See, the target which we have fixed for this quarter, March Q4 quarter, our CD ratio would be approximately 73% to 74%. And we don’t find any major challenge towards resources side because you know our CD ratio is still 72%. Still, scope is there. And liquidity coverage ratio, if you can see, it is 203% also. There are also sufficient leverage we are having.

And the initiatives which we have taken towards CASA mobilization campaign, Aagaz, which I already talked about, with the structured approach towards product, process and technology and grooming people for taking it forward, so resources is not going to be a challenge. And the credit side, already I have answered your question that good proposals we are getting. Our CD ratio will certainly improve in Q4, and approximately it would be 73% to 74%.

Debansu Gupta

And last question. As you mentioned that we have made INR375 crore ECL provisioning in this quarter, so could you share what is the expected provision which we could see in the next few quarters?

Kalyan Kumar

See, ECL estimate. You know, we are having one of the highest provision coverage ratio, 96.89%, you are seeing. So, in that way, the asset quality is good, credit underwriting is good, provision already done, you see, net NPA only INR1,414 crore. With that base, we are prepared to enter into the ECL. And already provision till now we have done INR1,525 crore, which includes INR375 crore, which we did in this quarter. And total estimation is INR4,200 crore.

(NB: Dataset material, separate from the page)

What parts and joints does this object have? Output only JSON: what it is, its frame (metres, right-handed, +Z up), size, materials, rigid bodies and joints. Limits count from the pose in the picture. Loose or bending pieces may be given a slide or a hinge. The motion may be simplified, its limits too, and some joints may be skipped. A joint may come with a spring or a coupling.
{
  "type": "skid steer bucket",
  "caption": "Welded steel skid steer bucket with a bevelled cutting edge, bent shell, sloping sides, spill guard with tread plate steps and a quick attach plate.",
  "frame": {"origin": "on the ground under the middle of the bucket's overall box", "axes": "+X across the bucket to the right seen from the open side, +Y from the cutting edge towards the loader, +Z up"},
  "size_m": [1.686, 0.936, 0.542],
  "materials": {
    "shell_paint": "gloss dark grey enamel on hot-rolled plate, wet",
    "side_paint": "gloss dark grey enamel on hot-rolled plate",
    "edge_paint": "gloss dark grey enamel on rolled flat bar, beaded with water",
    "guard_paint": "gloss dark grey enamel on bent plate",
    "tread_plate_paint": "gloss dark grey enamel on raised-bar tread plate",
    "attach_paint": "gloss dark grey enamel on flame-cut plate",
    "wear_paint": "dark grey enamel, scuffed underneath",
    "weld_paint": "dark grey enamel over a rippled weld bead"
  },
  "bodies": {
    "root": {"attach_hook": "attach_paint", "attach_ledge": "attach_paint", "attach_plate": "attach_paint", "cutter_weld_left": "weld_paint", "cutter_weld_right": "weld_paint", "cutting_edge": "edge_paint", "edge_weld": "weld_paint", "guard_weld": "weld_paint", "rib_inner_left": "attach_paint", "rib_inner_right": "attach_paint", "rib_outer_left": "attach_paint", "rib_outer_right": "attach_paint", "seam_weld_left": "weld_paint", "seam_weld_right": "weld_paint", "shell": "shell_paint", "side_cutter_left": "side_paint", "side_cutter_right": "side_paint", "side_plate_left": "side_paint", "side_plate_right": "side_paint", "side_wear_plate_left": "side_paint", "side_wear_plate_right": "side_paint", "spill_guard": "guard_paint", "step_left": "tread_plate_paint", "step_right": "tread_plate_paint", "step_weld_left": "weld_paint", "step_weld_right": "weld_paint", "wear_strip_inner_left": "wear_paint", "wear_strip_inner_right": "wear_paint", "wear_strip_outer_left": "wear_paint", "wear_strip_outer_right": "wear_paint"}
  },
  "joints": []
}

INR2,675 crore more approximately we have to make provision for achieving this target. By 1st April 2027, I am sure with the profitability we are going to make very easily we will migrate to ECL. We will not have much challenge in achieving this target.

Debansu Gupta

Thank you, sir, and congratulations on the good set of numbers.

Kalyan Kumar

Thank you.

Operator

Thank you. As there are no further questions from the participant, I would like to hand the conference over to the management for the closing comments. Thank you, and over to you, sir.

Kalyan Kumar

Thank you. And really, it was good interaction. And again, as concluding remark, I want to assure market the guidance which we have given to the market in this quarter. We will achieve that. And the kind of initiative not only towards business numbers, but efficiency parameters are also our priority. In that side, customer service excellence is the Mool Mantra in that direction, providing handholding, training to our frontline officers is also one priority.

In technology side also, several things are there. We are working towards improving adoption of these technological capabilities which our Bank has created. With that, we are having 34,000 plus Centralites, and we are handholding them. And credit-deposit ratio is a big challenge for us. 1,000 credit officers are being prepared so that they are being groomed and trained.

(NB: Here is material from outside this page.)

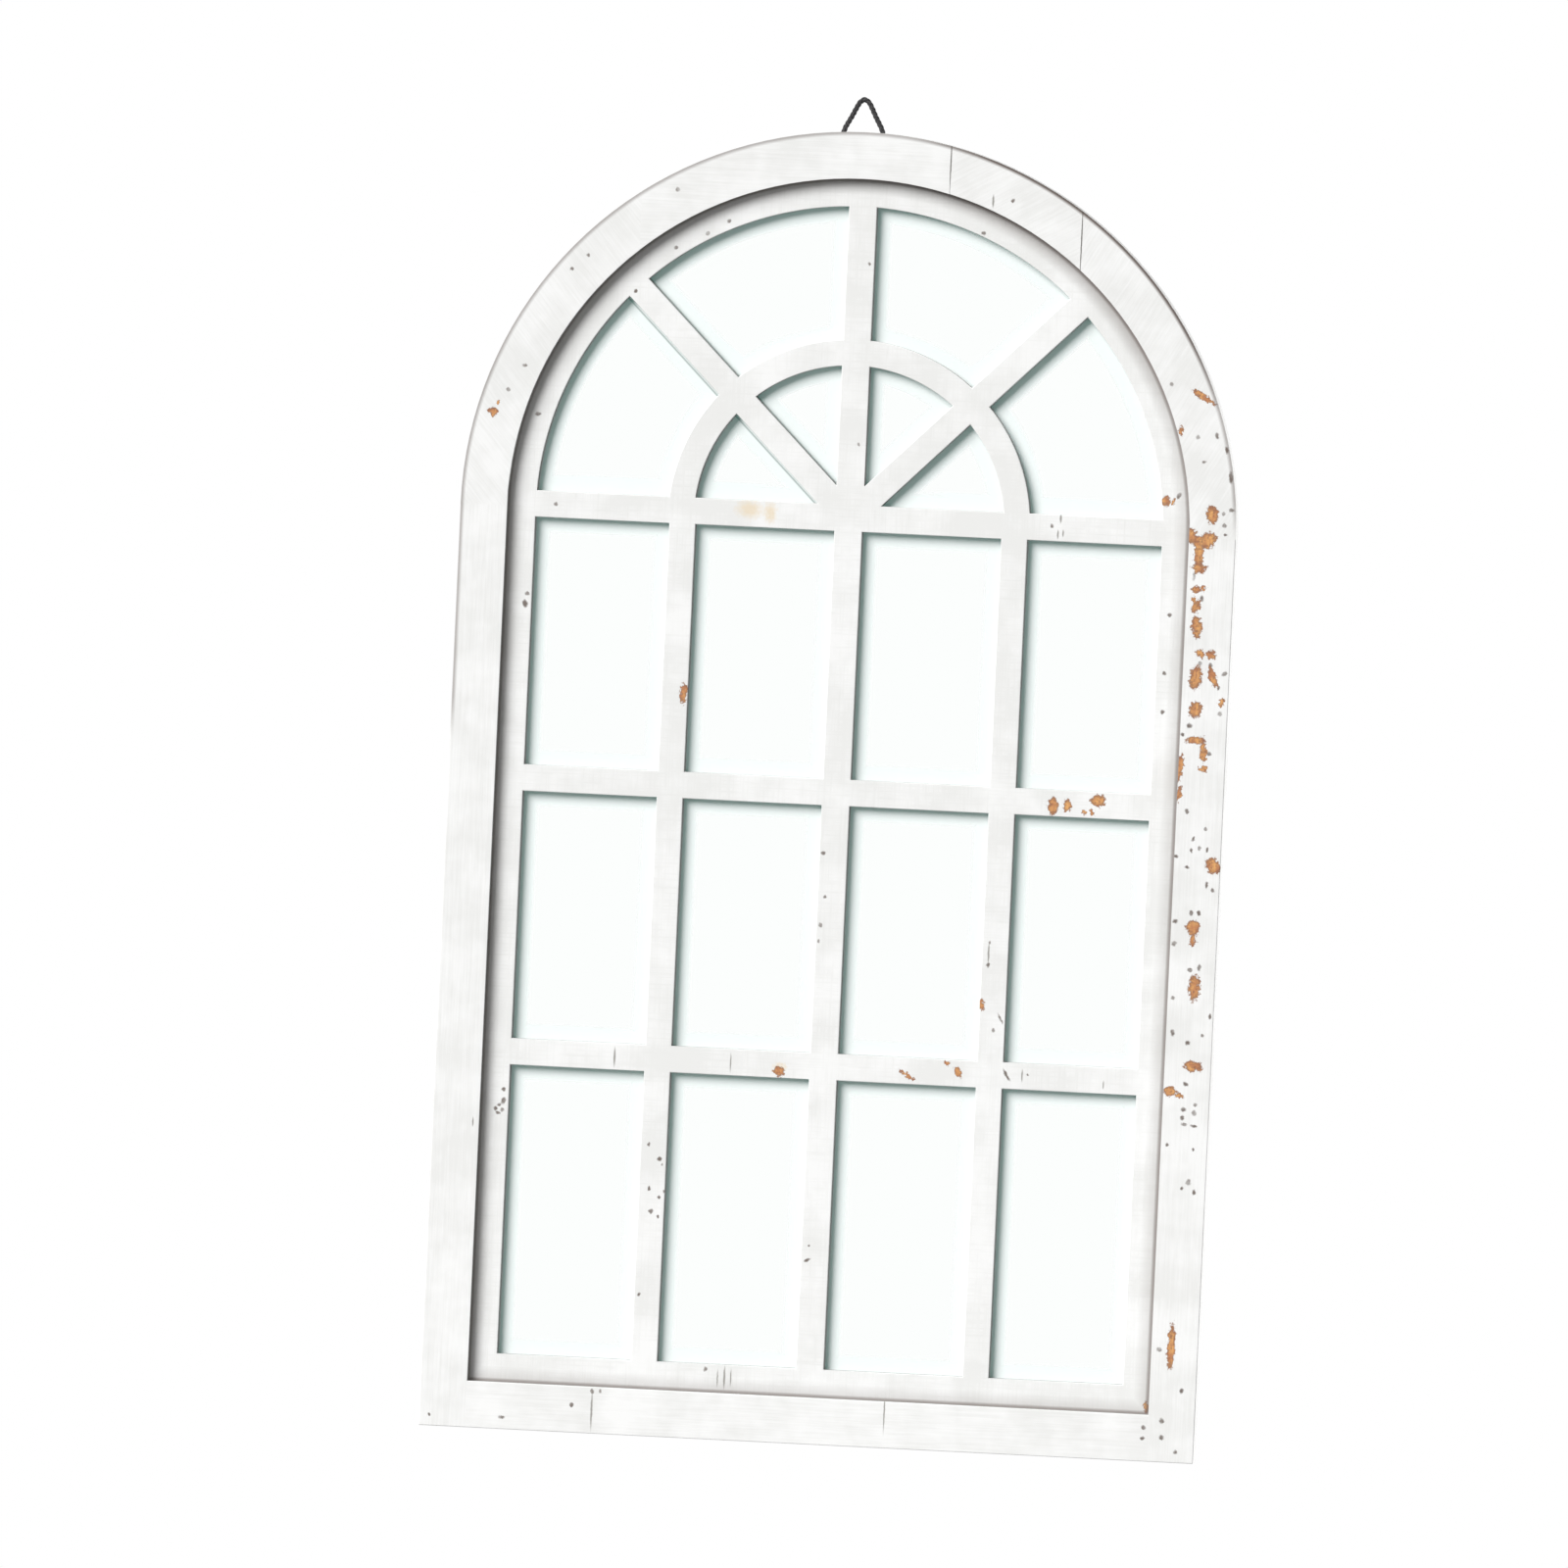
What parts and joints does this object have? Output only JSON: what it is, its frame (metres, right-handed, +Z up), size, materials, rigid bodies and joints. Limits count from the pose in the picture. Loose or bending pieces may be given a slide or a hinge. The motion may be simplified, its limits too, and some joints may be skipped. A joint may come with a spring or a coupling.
{
  "type": "arched window mirror",
  "caption": "Arched wooden window frame with a set-back lattice of glazing bars over one sheet of mirror glass, a hardboard back and a cord loop for a nail.",
  "frame": {"origin": "on the back face of the frame, in the middle of the arch's crown, where the mirror lies against the wall", "axes": "+Z up, +Y into the wall, +X to the right as you look at the mirror"},
  "size_m": [0.6, 0.025, 1.0396],
  "materials": {
    "frame_paint": "worn white paint on pine boards, chipped to bare wood in places",
    "lattice_paint": "worn white paint on thin wooden strips",
    "mirror": "silvered float glass with a faint green tint, dusty along the bars",
    "hardboard": "brown hardboard, screen side out",
    "dowel_wood": "plain beech",
    "steel": "bright steel wire and strip",
    "cord": "dark grey twisted cord with lighter fibres"
  },
  "bodies": {
    "root": {"frame_arch_crown": "frame_paint", "frame_arch_left": "frame_paint", "frame_arch_right": "frame_paint", "frame_arch_shoulder": "frame_paint", "frame_bottom_rail": "frame_paint", "frame_left_stile": "frame_paint", "frame_right_stile": "frame_paint", "lattice_arc_left_lower": "lattice_paint", "lattice_arc_left_upper": "lattice_paint", "lattice_arc_right_lower": "lattice_paint", "lattice_arc_right_upper": "lattice_paint", "lattice_bottom_rail": "lattice_paint", "lattice_left_stile": "lattice_paint", "lattice_right_stile": "lattice_paint", "muntin_centre": "lattice_paint", "muntin_left": "lattice_paint", "muntin_right": "lattice_paint", "cross_bar_lower": "lattice_paint", "cross_bar_middle": "lattice_paint", "cross_bar_spring": "lattice_paint", "spoke_left": "lattice_paint", "spoke_right": "lattice_paint", "ring_left_lower": "lattice_paint", "ring_left_upper": "lattice_paint", "ring_right_lower": "lattice_paint", "ring_right_upper": "lattice_paint", "mirror_glass": "mirror", "backing_board": "hardboard", "backing_point_1": "steel", "backing_point_2": "steel", "backing_point_3": "steel", "backing_point_4": "steel", "backing_point_5": "steel", "backing_point_6": "steel", "backing_point_7": "steel", "backing_point_8": "steel", "backing_point_9": "steel", "backing_point_10": "steel", "backing_point_11": "steel", "backing_point_12": "steel", "dowel_arch_1": "dowel_wood", "dowel_arch_2": "dowel_wood", "dowel_arch_3": "dowel_wood", "dowel_bottom_left_1": "dowel_wood", "dowel_bottom_left_2": "dowel_wood", "dowel_bottom_right_1": "dowel_wood", "dowel_bottom_right_2": "dowel_wood", "dowel_spring_left_1": "dowel_wood", "dowel_spring_left_2": "dowel_wood", "dowel_spring_right_1": "dowel_wood", "dowel_spring_right_2": "dowel_wood", "hanging_cord": "cord", "cord_staple_left_1": "steel", "cord_staple_left_2": "steel", "cord_staple_right_1": "steel", "cord_staple_right_2": "steel"}
  },
  "joints": []
}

Similarly, 90 days focused credit training program we are doing, and we are preparing our people, as I told, LDMs and also different set of officers we are providing them, handholding them, good training so that they can take this organization forward in all the terms in technology, process simplification, all these things we are doing.

So with this, I can assure you the guidance which we have given to the market, we are sure and confident that we will be achieve that. Thanks for your support. And also, I am very happy that you gave us the opportunity to place our strategy and numbers in front of you. Thank you. All the best.